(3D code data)
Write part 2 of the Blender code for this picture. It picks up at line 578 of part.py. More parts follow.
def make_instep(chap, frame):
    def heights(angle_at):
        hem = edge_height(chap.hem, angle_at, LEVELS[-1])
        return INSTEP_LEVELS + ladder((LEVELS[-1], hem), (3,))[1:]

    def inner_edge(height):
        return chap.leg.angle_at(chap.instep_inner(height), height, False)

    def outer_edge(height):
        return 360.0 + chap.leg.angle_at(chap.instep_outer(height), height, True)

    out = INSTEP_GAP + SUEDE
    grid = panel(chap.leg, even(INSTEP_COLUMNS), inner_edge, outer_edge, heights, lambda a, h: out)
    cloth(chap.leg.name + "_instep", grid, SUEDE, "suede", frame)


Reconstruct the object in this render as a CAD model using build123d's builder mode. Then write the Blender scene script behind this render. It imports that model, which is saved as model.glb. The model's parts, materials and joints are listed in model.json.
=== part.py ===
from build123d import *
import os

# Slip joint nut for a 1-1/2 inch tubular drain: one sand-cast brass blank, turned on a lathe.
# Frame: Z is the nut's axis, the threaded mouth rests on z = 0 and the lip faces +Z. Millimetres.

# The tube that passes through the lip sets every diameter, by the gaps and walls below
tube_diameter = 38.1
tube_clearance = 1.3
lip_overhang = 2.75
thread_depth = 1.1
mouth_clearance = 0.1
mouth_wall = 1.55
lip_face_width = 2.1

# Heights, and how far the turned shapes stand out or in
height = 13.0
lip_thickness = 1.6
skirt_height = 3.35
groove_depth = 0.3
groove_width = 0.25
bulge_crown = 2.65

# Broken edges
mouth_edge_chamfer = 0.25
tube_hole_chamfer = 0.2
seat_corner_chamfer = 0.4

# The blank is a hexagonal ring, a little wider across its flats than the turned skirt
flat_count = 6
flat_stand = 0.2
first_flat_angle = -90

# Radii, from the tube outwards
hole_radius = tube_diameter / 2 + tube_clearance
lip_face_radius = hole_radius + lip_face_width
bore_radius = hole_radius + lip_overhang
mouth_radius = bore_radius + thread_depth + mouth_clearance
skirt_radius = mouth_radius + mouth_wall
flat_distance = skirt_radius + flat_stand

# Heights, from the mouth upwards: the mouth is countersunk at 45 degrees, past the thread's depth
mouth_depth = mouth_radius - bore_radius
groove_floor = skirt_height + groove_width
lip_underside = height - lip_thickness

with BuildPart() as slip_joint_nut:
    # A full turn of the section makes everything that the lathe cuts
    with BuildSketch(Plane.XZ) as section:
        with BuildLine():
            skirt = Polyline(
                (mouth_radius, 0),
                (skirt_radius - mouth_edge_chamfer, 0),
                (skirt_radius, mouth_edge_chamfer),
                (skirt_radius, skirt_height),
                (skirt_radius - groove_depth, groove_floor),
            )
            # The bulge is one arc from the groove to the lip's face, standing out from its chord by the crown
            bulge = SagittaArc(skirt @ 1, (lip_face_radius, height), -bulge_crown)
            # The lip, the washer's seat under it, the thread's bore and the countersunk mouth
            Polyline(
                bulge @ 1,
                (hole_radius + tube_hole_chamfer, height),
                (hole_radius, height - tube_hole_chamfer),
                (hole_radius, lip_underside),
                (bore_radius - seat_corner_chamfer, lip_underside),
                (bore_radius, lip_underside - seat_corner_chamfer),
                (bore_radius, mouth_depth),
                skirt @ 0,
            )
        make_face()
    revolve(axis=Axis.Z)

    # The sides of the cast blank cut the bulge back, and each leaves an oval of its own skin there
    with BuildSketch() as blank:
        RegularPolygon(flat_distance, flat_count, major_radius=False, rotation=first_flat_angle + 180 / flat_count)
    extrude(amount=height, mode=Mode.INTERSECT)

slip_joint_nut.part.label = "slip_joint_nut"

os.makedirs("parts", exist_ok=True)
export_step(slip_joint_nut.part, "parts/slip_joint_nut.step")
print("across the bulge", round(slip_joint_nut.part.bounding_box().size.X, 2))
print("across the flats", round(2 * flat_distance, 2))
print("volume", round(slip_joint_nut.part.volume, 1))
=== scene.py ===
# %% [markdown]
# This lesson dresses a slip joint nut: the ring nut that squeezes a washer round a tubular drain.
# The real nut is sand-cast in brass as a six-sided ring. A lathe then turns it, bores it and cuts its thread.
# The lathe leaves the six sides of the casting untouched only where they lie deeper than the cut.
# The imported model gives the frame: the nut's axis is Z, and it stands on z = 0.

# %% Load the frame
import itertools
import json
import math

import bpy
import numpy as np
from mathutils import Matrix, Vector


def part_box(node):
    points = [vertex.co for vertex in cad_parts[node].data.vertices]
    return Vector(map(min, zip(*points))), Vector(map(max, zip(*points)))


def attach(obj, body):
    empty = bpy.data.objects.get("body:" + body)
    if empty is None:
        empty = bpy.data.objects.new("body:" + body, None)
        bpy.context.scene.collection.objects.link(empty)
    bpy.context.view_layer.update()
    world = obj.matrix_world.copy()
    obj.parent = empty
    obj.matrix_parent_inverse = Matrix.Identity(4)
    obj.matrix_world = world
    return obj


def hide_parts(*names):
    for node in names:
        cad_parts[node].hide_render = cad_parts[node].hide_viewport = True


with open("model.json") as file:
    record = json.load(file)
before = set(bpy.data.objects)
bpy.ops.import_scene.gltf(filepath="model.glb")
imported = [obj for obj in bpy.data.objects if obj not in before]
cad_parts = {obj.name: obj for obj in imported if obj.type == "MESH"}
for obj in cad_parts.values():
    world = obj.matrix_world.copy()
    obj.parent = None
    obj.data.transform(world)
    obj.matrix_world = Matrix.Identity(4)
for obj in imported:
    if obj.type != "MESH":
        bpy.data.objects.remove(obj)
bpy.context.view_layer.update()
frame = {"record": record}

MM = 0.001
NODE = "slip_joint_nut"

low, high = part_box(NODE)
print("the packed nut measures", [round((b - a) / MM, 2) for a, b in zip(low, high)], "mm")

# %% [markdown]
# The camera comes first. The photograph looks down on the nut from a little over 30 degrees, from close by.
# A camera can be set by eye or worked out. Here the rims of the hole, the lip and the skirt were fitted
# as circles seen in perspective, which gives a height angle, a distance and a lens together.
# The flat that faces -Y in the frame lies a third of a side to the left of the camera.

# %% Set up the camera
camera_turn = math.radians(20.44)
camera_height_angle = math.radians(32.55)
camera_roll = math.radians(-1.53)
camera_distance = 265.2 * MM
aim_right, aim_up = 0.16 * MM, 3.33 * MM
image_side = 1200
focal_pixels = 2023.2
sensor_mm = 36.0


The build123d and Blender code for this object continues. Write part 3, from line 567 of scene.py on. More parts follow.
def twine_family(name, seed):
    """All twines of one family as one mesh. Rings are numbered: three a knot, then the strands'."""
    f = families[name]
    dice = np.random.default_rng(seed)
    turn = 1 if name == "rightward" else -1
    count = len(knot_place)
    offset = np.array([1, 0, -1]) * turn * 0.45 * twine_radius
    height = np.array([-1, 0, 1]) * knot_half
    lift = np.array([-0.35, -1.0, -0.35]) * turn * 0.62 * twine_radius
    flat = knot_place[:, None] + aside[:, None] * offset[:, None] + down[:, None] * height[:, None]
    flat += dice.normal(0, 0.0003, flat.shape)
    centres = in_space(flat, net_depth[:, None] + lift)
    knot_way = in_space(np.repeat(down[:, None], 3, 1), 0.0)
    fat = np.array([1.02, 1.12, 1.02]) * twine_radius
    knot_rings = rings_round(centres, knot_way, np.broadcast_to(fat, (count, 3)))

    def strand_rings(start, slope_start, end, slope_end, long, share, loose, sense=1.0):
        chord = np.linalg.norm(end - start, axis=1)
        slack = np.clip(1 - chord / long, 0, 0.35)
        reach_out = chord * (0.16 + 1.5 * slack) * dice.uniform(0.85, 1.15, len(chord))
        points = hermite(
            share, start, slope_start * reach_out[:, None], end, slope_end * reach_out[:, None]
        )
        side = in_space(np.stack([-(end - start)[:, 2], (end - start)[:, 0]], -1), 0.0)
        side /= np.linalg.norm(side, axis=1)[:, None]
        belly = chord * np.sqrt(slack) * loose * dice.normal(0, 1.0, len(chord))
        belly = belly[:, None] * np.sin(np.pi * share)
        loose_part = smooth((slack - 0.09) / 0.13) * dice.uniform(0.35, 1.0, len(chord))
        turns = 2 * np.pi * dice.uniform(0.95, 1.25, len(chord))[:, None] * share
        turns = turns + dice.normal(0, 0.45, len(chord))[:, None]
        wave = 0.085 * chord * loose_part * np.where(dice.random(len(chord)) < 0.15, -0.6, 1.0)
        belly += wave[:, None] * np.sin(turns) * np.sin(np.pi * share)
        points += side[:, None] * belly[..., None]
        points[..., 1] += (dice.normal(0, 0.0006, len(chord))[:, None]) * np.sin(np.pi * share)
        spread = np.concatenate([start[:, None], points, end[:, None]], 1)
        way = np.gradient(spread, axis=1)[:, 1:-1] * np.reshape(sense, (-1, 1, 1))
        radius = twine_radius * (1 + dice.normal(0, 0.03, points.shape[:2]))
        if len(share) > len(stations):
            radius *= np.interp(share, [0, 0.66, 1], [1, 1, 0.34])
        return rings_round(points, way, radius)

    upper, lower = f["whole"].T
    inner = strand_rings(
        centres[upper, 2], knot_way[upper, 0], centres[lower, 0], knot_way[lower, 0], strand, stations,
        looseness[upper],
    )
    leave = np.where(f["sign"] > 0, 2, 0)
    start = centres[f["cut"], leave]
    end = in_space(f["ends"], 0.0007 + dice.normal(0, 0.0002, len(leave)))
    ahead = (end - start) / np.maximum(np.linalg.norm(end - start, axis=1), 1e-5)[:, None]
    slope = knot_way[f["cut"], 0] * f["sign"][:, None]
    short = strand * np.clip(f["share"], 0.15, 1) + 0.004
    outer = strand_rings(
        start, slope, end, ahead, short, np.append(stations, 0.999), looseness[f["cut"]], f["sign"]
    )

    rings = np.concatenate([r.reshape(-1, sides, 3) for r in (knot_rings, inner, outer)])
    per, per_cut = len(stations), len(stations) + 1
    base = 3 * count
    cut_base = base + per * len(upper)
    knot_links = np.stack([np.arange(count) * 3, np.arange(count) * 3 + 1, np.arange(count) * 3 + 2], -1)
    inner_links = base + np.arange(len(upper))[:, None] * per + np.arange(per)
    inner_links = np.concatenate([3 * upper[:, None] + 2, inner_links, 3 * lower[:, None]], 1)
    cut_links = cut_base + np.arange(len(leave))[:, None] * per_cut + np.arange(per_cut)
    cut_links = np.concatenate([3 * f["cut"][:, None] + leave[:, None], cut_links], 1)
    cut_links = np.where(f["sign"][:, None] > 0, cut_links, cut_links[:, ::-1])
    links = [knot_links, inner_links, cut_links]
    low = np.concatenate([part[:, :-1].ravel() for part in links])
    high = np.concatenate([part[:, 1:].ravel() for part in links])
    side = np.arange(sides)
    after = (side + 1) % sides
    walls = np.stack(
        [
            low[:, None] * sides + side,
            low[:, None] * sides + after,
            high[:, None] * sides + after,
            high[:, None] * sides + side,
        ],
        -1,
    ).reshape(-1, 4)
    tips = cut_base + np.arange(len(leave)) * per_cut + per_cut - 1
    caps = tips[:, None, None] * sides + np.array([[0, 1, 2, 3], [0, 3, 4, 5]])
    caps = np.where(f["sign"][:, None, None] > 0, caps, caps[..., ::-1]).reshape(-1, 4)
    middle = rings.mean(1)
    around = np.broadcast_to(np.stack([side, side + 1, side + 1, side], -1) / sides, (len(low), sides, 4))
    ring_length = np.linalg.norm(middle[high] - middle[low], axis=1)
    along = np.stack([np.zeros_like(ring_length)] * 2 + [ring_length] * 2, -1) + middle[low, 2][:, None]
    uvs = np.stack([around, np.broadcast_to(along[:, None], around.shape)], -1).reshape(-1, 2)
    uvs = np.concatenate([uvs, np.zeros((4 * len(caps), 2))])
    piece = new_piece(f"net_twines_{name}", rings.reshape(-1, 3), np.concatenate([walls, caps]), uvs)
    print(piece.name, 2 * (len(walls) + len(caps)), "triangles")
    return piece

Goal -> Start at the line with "# The sides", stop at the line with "bpy.context.scene.collection.objects.link(empty)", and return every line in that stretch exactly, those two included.

Correct result ->
    # The sides of the cast blank cut the bulge back, and each leaves an oval of its own skin there
    with BuildSketch() as blank:
        RegularPolygon(flat_distance, flat_count, major_radius=False, rotation=first_flat_angle + 180 / flat_count)
    extrude(amount=height, mode=Mode.INTERSECT)

slip_joint_nut.part.label = "slip_joint_nut"

os.makedirs("parts", exist_ok=True)
export_step(slip_joint_nut.part, "parts/slip_joint_nut.step")
print("across the bulge", round(slip_joint_nut.part.bounding_box().size.X, 2))
print("across the flats", round(2 * flat_distance, 2))
print("volume", round(slip_joint_nut.part.volume, 1))
=== scene.py ===
# %% [markdown]
# This lesson dresses a slip joint nut: the ring nut that squeezes a washer round a tubular drain.
# The real nut is sand-cast in brass as a six-sided ring. A lathe then turns it, bores it and cuts its thread.
# The lathe leaves the six sides of the casting untouched only where they lie deeper than the cut.
# The imported model gives the frame: the nut's axis is Z, and it stands on z = 0.

# %% Load the frame
import itertools
import json
import math

import bpy
import numpy as np
from mathutils import Matrix, Vector


def part_box(node):
    points = [vertex.co for vertex in cad_parts[node].data.vertices]
    return Vector(map(min, zip(*points))), Vector(map(max, zip(*points)))


def attach(obj, body):
    empty = bpy.data.objects.get("body:" + body)
    if empty is None:
        empty = bpy.data.objects.new("body:" + body, None)
        bpy.context.scene.collection.objects.link(empty)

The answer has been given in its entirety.